My tip, for example, is that VB will use them to operate its first services to Bundaberg and Gladstone; it's an embarrassment for the Brisbane-based carrier that it has never been able to fly to these centres, when it boasts it's Queensland's biggest airline.

The obvious candidate elsewhere is the Sydney-Canberra route. If the airline chooses the fast turboprop Bombardier Q400 – a plane that new Virgin Blue boss John Borghetti saw up close at Qantas – a whole range of other routes come into calculations as the aircraft can compete on flying time with bigger jets on routes of up to as much as 1000 kilometres.

But how will a new fleet of turboprops be greeted by punters in Australia? They've never been popular because of the increased cabin noise and vibration compared with jets, and they tend to find more rough weather because they're unable to fly above it.

I remember, in the 1990s, flying from Melbourne to Adelaide via Mount Gambier in a Kendell Airlines Saab 340; the cabin vibration was so bad my voice sounded like a psychedelic audio experiment.

In my rare trips to the bush, I've found Qantas's Bombardier Dash 8s better than Rex's Saab 340s for noise, but there's no doubt the technology is better nowadays on both types with cabin noise and vibration suppression systems.

What do you think?

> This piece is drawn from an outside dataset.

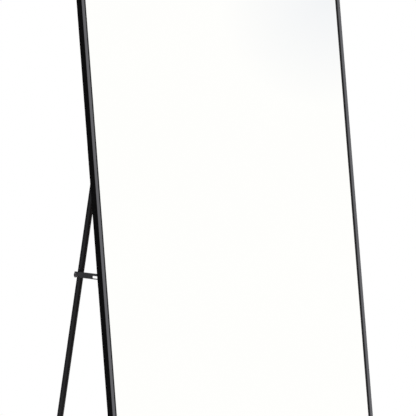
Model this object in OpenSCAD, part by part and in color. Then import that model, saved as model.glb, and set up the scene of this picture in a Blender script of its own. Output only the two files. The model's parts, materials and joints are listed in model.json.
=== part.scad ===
// Full-length mirror with a folding U-shaped stand.
// Lengths are in millimetres. X runs across the mirror, Y from front to back, Z up.
// The origin is on the floor, under the middle of the mirror standing open.

/* [Mirror frame] */
// Width of the frame over its outer faces
frame_w = 559; // [480:1:640]
// Height of the frame, measured along it
frame_h = 1651; // [1500:1:1800]
// Width of the frame's face seen from the front
face_w = 9; // [8:0.5:12]
// Thickness of the wall round the outside of the frame
outer_wall = 1.4; // [1.2:0.1:2]
// Thickness of the front lip, in front of the glass
lip_t = 1.4; // [1.3:0.1:2]
// Width of the slope that leads from the flat face down to the glass
slope_w = 3.5; // [2.5:0.5:4.5]
// Depth of that slope at the glass
slope_drop = 0.8; // [0.5:0.1:1]
// Radius of the front outer edge
edge_r = 0.8; // [0.4:0.1:1.2]
// Depth of the closed chamber along the back of the frame
chamber_d = 12; // [9:0.5:14]
// Thickness of the chamber's walls
chamber_wall = 1.2; // [1:0.1:1.6]

/* [Glazing] */
// Thickness of the mirror glass
glass_t = 4; // [3:0.5:6]
// Distance from the frame's outer face to the edge of the glass
glass_inset = 3; // [2.5:0.5:4.5]
// Thickness of the glazing gasket under the lip
gasket_t = 0.4; // [0.3:0.1:1]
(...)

Would you change your booking if you had a choice between a jet and a turboprop? What has your experience been on Qantas and Rex turboprops? Would you fly in a Virgin Blue turboprop? What is your experience in Australia and overseas with regional jets and turboprops?

CORRECTION: In the first edition of this blog, I made the error of not updating my knowledge of Bundaberg airport and assumed that it could not take large jet aircraft. In fact, the airport was upgraded more than a year ago.